No es jefa de hogar, pero su esposo con suerte consigue uno que otro jornal para llevar el sustento diario a este concurrido hogar.
"A veces pasan semanas, y al pobre no le sale nada. Cuando sale una chapia, después le dicen que pase después por el pago, y una aquí, con los chiquillos muertos de hambre. Esto es duro, señora", dice mientras construye una "nasa" (cesto para pescar langostinos) en el patio de su rancho.
Día a día. En Boca San Carlos, las mujeres pescadoras, al igual que los hombres, se juegan el cuello por buscar comida.
"Mire: es que, a veces, uno no halla ni qué hacer. Es que no hay ni arroz para llenar a los güilas... ¿Yo? Yo no sé lo que es comprarse una mudada. Ya ni me acuerdo cuándo fue que me puse algo nuevo", explica Reina mientras prosigue con la construcción de las "nasas".
Si en la noche no hubo suerte, la otra opción es la madrugada; todas menos las horas del sol.
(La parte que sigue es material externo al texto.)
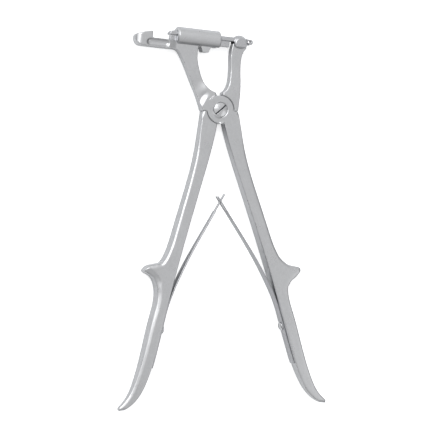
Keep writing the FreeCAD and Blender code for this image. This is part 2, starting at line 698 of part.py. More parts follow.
def guide_sleeve():
    """Round housing that closes over the slide and is screwed to the beam's tongue."""
    length = SLEEVE_LEFT - SLEEVE_RIGHT
    tube = Part.makeCylinder(SLEEVE_R, length, on_axis(SLEEVE_RIGHT, 0), ALONG)
    right_rim = [e for e in tube.Edges if is_round_rim(e, SLEEVE_RIGHT)]
    tube = tube.makeChamfer(SLEEVE_END_BEVEL, right_rim)
    left_rim = [e for e in tube.Edges if is_round_rim(e, SLEEVE_LEFT)]
    tube = tube.makeChamfer(SLEEVE_FRONT_BEVEL, left_rim)

    def p(a, v):
        return on_axis(a, v, -LUG_HALF_DEPTH)

    lug = polygon([p(LUG_AT + LUG_TOP_HALF, -LUG_LOW / 2), p(LUG_AT + LUG_LOW_HALF, -LUG_LOW),
                   p(LUG_AT - LUG_LOW_HALF, -LUG_LOW), p(LUG_AT - LUG_TOP_HALF, -LUG_LOW / 2)],
                  Vector(0, 0, 2 * LUG_HALF_DEPTH))
    bore = prism(tee_section(SLEEVE_RIGHT - 1, SLIDE_FIT), ALONG * (length + 2))
    inner_a = SLEEVE_RIGHT + SLEEVE_COUNTER_DEPTH
    mouth = on_axis(SLEEVE_RIGHT - 1, 0)
    counter = Part.makeCylinder(SLEEVE_COUNTER_R, SLEEVE_COUNTER_DEPTH + 1, mouth, ALONG)
    leg_gate = channel(SLEEVE_RIGHT - 1, inner_a, LEG_HALF_THICK + 2 * HEAD_SLOT_GAP, 0.0)
    slot_end = a_of_x(LEFT_LEG_IN[-1][0]) - 1.9
    leg_slot = channel(slot_end, SLEEVE_LEFT + 1, LEG_HALF_THICK + SLEEVE_SEAT, -SLIDE_LOW)
    seat = channel(inner_a - 0.1, slot_end + 0.1, TONGUE_HALF_DEPTH + SLEEVE_SEAT, -SLIDE_LOW)
    seat = seat.cut(Part.makeCylinder(FAR / 10, FAR, on_axis(0, -TONGUE_LOW - SLEEVE_SEAT), UPWARD * -1))
    screw_way = guide_hole(GUIDE_SCREW_R + GUIDE_PLAY, -LUG_LOW - 1, -SLIDE_LOW)
    head_way = guide_hole(GUIDE_HEAD_R + GUIDE_HEAD_PLAY, -LUG_LOW - 1, -LUG_LOW + GUIDE_HEAD_H)
    return tube.fuse(lug).cut([bore, counter, leg_gate, leg_slot, seat, screw_way, head_way])


def is_round_rim(edge, a):
    """True for the full outer circle of the sleeve at one end."""
    centre = on_axis(a, 0)
    sample = edge.valueAt(edge.FirstParameter) - centre
    return edge.Length > SLEEVE_R * 6 and abs(sample.dot(ALONG)) < 0.01


def channel(start, stop, half, top):
    """Straight channel under a height, from one place on the axis to another."""
    low = -FAR / 20
    corners = [on_axis(start, low, -half), on_axis(start, low, half),
               on_axis(stop, low, half), on_axis(stop, low, -half)]
    return polygon(corners, UPWARD * (top - low))


def guide_screw():
    down = UPWARD * -1
    base = on_axis(LUG_AT, -LUG_LOW + GUIDE_HEAD_H)
    head = Part.makeCylinder(GUIDE_HEAD_R, GUIDE_HEAD_H, base, down)
    cap = dome(GUIDE_HEAD_R, GUIDE_HEAD_RISE, base + down * GUIDE_HEAD_H, down)
    shank = guide_hole(GUIDE_SCREW_R, -LUG_LOW + GUIDE_HEAD_H - 0.2, -SLIDE_LOW - 0.8)
    solid = head.fuse([cap, shank])
    return slotted(solid, base + down * GUIDE_HEAD_H, down, ALONG, GUIDE_HEAD_R).removeSplitter()


def spring_base_side(lift):
    """Curve along the right handle's inner face, a lift away from it."""
    edge = handle_inner_edge()
    points = []
    for i in range(SPRING_BASE_STEPS + 1):
        y = SPRING_BASE_Y + (SPRING_LEAVE_Y - SPRING_BASE_Y) * i / SPRING_BASE_STEPS
        point, tangent = edge_at_y(edge, y)
        points.append(point + inward(tangent) * lift)
    return curve(points)


def spring_free_line(reach):
    """Middle line of the free half: it leaves the handle smoothly and ends past the crossing."""
    point, tangent = edge_at_y(handle_inner_edge(), SPRING_LEAVE_Y)
    points = [point + inward(tangent) * (SPRING_SEAT_GAP + SPRING_THICK / 2)]
    points += [at(p) for p in SPRING_FREE]
    way = (points[-1] - points[-2]).normalize()
    points.append(points[-1] + way * reach)
    return curve(points, tangent * -1)


def spring_free_side(middle, start, offset):
    """Curve beside the free half's middle line, from a given start."""
    first, last = middle.ParameterRange
    points = [start]
    for i in range(1, SPRING_FREE_STEPS + 1):
        s = first + (last - first) * i / SPRING_FREE_STEPS
        tangent = middle.tangentAt(s)
        points.append(middle.valueAt(s) + Vector(-tangent.y, tangent.x, 0).normalize() * offset)
    return curve(points, middle.tangentAt(first))


def spring_blade(reach):
    """Leaf spring: flat on its handle, then bending away, with less and less depth."""
    middle = spring_free_line(reach)
    outer_base = spring_base_side(SPRING_SEAT_GAP)
    inner_base = spring_base_side(SPRING_SEAT_GAP + SPRING_THICK)
    outer_free = spring_free_side(middle, end_of(outer_base), -SPRING_THICK / 2)
    inner_free = spring_free_side(middle, end_of(inner_base), SPRING_THICK / 2)
    base_end = line(start_of(outer_base), start_of(inner_base))
    tip_end = line(end_of(outer_free), end_of(inner_free))
    outline = [outer_base, inner_base, outer_free, inner_free, base_end, tip_end]
    blank = prism(outline, Vector(0, 0, JOINT_THICK * 2))
    blank.translate(Vector(0, 0, MID_Z - JOINT_THICK))
    stations = [(SPRING_BASE_Y - 20, SPRING_BASE_HALF), (SPRING_LEAVE_Y, SPRING_BASE_HALF),
                (SPRING_FREE[1][1], 0.85 * SPRING_BASE_HALF + 0.15 * SPRING_TIP_HALF),
                (SPRING_FREE[-1][1] + 12, SPRING_TIP_HALF)]
    blade = blank.common(depth_slab(stations))
    point, out = spring_screw_frame()
    reach = 2 * SPRING_SCREW_R
    hole = Part.makeCylinder(SPRING_SCREW_R + SPRING_SCREW_PLAY, 2 * reach, point - out * reach, out)
    return blade.cut(hole)


def crossing_block(half):
    """Block about the crossing, from below it to past the springs' tips."""
    x, y = SPRING_FREE[-1]
    size = 5 * CROSS_LENGTH
    return Part.makeBox(size, size, 2 * half, Vector(x - size / 2, y - CROSS_LENGTH, MID_Z - half))


def fork_spring():
    """Right spring, whose tip is a fork."""
    return spring_blade(FORK_TIP_REACH).cut(crossing_block(FORK_SLOT_HALF))


def tongue_spring():
    """Left spring, still on the right, whose tip is a narrow tongue through the fork."""
    waste = crossing_block(JOINT_THICK).cut(crossing_block(TONGUE_TIP_HALF))
    return spring_blade(SPRING_TIP_REACH).cut(waste)


def spring_screw():
    """Domed screw that clamps the right spring to its handle."""
    point, out = spring_screw_frame()
    seat = point + out * (SPRING_THICK + 2 * SPRING_SEAT_GAP)
    length = SPRING_SCREW_LENGTH + SPRING_THICK + 2 * SPRING_SEAT_GAP
    shank = Part.makeCylinder(SPRING_SCREW_R, length, point - out * SPRING_SCREW_LENGTH, out)
    rim = SPRING_HEAD_H * 0.35
    head = Part.makeCylinder(SPRING_HEAD_R, rim, seat, out)
    cap = dome(SPRING_HEAD_R, SPRING_HEAD_H - rim, seat + out * rim, out)
    across = Vector(0, 0, 1).cross(out)
    solid = shank.fuse([head, cap])
    return slotted(solid, seat + out * SPRING_HEAD_H, out, across, SPRING_HEAD_R).removeSplitter()


def save(name, shape):
    shape.exportStep("parts/" + name + ".step")
    box = shape.BoundBox
    print(name, "valid" if shape.isValid() else "BAD", len(shape.Solids), "solids",
          round(shape.Volume, 1), "mm3", [round(c, 1) for c in (box.XMin, box.YMin, box.ZMin,
                                                                box.XMax, box.YMax, box.ZMax)])


def main():
    os.makedirs("parts", exist_ok=True)
    handle = right_handle()
    save("fixed_jaw_lever", fixed_jaw_lever(handle))
    save("driver_lever", driver_lever(handle))
    save("pivot_screw", pivot_screw())
    save("cutter_slide", cutter_slide())
    save("guide_sleeve", guide_sleeve())
    save("guide_screw", guide_screw())
    save("fork_spring", swung(fork_spring()))
    save("tongue_spring", swung(mirror(tongue_spring())))
    save("fork_spring_screw", swung(spring_screw()))
    save("tongue_spring_screw", swung(mirror(spring_screw())))


main()
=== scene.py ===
# %% [markdown]
# # Rib shears: the finish of a forged surgical instrument
# Rib shears are forged from stainless steel, ground on a belt and matted, so they show soft
# edges, thin bright lines and no colour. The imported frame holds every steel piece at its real
# size and place. Each cell below first says what a piece or finish is on the real instrument,
# how it could be made in Blender, and why it is made in the way that follows.

# %% Load the frame
import bpy
import bmesh
import math
import numpy as np
from mathutils import Matrix, Vector
from mathutils.kdtree import KDTree


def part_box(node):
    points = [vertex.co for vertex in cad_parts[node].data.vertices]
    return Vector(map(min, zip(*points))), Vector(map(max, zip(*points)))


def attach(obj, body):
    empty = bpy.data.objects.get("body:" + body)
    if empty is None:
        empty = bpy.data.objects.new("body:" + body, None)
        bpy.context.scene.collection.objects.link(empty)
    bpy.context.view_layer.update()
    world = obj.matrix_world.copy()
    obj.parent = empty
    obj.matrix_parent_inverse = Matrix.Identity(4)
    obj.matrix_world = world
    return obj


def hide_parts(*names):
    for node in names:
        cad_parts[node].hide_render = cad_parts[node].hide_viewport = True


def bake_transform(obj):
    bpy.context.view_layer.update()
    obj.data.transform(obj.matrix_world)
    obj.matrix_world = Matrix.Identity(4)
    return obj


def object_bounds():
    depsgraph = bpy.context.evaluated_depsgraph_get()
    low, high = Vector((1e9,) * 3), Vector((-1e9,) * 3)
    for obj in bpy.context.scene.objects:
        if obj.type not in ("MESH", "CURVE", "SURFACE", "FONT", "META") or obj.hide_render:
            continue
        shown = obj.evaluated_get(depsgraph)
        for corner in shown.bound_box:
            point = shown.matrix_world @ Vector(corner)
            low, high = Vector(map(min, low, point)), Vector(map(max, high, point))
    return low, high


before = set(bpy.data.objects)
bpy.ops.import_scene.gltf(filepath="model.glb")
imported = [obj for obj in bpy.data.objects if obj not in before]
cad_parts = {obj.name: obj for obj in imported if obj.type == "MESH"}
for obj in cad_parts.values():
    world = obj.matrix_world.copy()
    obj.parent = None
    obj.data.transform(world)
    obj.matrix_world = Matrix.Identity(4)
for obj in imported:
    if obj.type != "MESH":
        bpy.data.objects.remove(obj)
cad_box = [list(corner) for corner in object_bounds()]
scene = bpy.context.scene
MM = 0.001
print("the instrument is", [round((b - a) / MM, 1) for a, b in zip(*cad_box)], "mm")

# %% [markdown]
# ## Camera
# The photograph was taken with a long lens from almost straight above and a little to the left,
# so the left sides of the handles show as thin bands. The lens could be guessed by eye, but two
# known lengths, the whole instrument and its joint, give its place and focal length, so the
# camera is set once with numbers. A camera looks along its own -Z, and here the picture's "up"
# is the instrument's +Y.

# %% Camera
PHOTO_PIXELS = 430
FOCAL_PIXELS = 2622.6
SENSOR_MM = 36.0
CAMERA_PLACE = Vector((-785.65, -92.2, 2167.3)) * MM
CAMERA_LOOKS_AT = Vector((-3.81, -92.17, 6.0)) * MM


def make_camera():
    data = bpy.data.cameras.new("camera")
    camera = bpy.data.objects.new("camera", data)
    scene.collection.objects.link(camera)
    forward = (CAMERA_LOOKS_AT - CAMERA_PLACE).normalized()
    right = forward.cross(Vector((0, 1, 0))).normalized()
    up = right.cross(forward)
    turn = Matrix((right, up, -forward)).transposed().to_4x4()
    camera.matrix_world = Matrix.Translation(CAMERA_PLACE) @ turn
    data.sensor_width = SENSOR_MM
    data.lens = SENSOR_MM * FOCAL_PIXELS / PHOTO_PIXELS
    data.clip_start = 0.05
    data.clip_end = 30.0
    scene.camera = camera


make_camera()
print("lens", round(scene.camera.data.lens, 1), "mm")

# %% [markdown]
# ## Small helpers
# Colours are written as hex values, as on a paint card, and one function turns them into the
# linear values that shaders want. Another adds one node with its settings and links, so that a
# material reads as a list of its nodes. Two more give smooth steps, which blend one shape into
# another without a kink.

# %% Colour and node helpers
def linear(code):
    """Hex sRGB colour to linear values, with an alpha of 1."""
    parts = [int(code[i:i + 2], 16) / 255.0 for i in (1, 3, 5)]
    return tuple(c / 12.92 if c <= 0.04045 else ((c + 0.055) / 1.055) ** 2.4 for c in parts) + (1.0,)


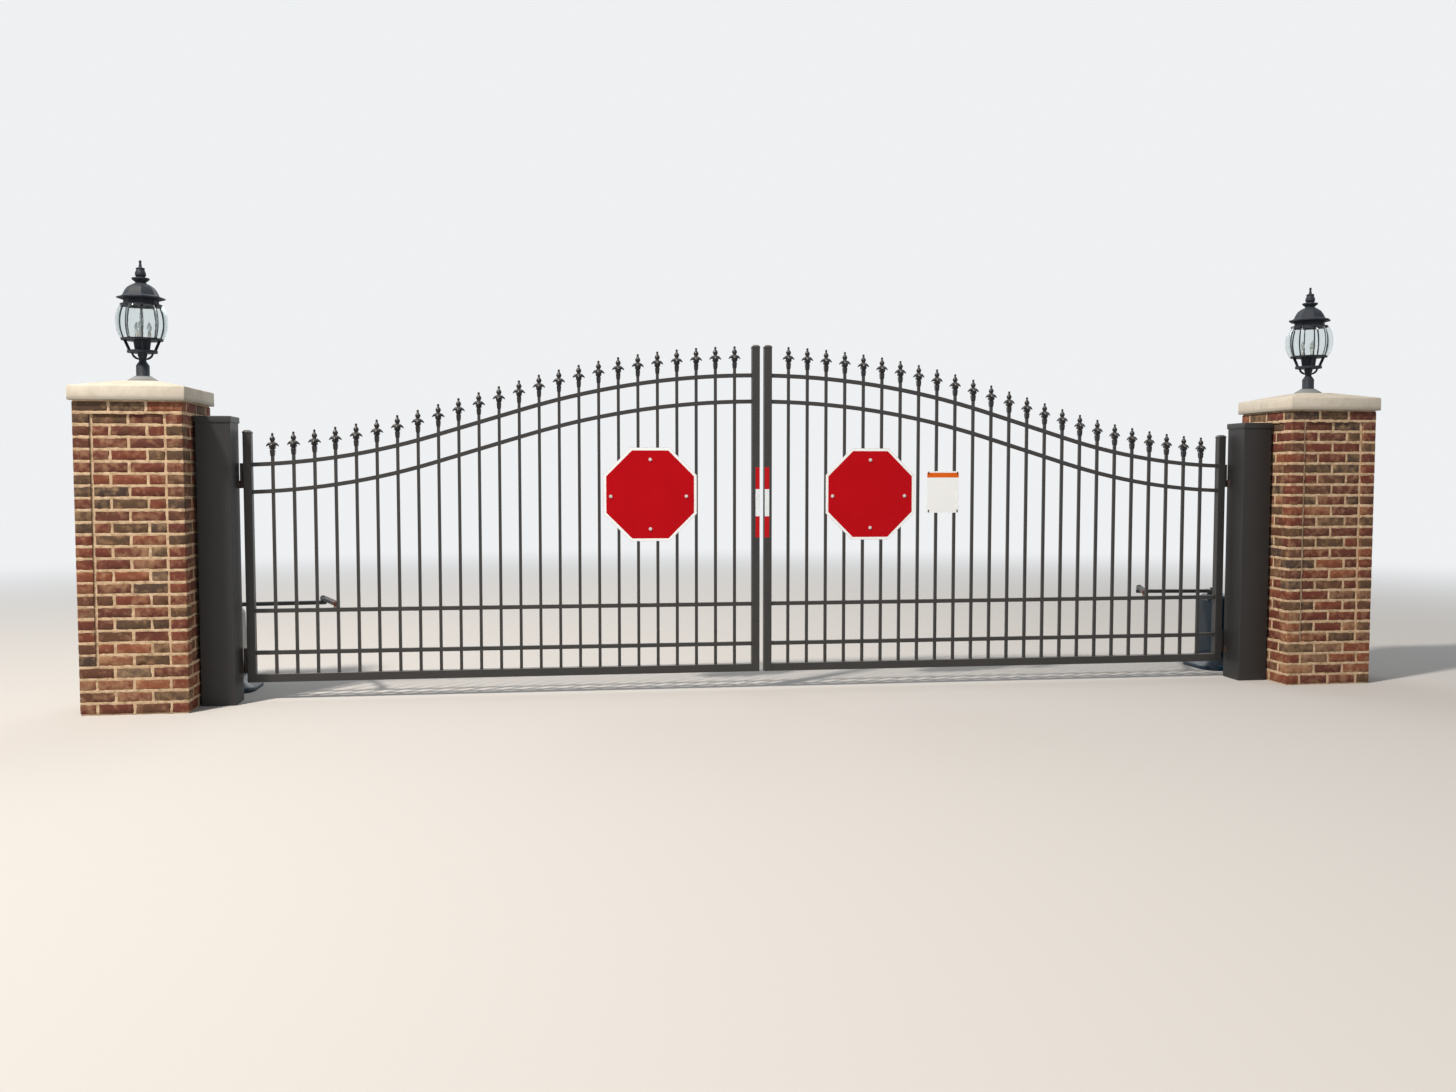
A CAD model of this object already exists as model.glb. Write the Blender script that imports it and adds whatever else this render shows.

"Yo hago lo que sea con tal de que mis hijos no pierdan la escuela. No quiero que tengan mi misma suerte: yo solo pude llegar hasta el tercer grado", explica.
Entre tanto, ya construyó una "nasa" más pues al día siguiente debe salir antes de las 5 a. m. a ver si tiene buena suerte. La última vez no logró pescar nada.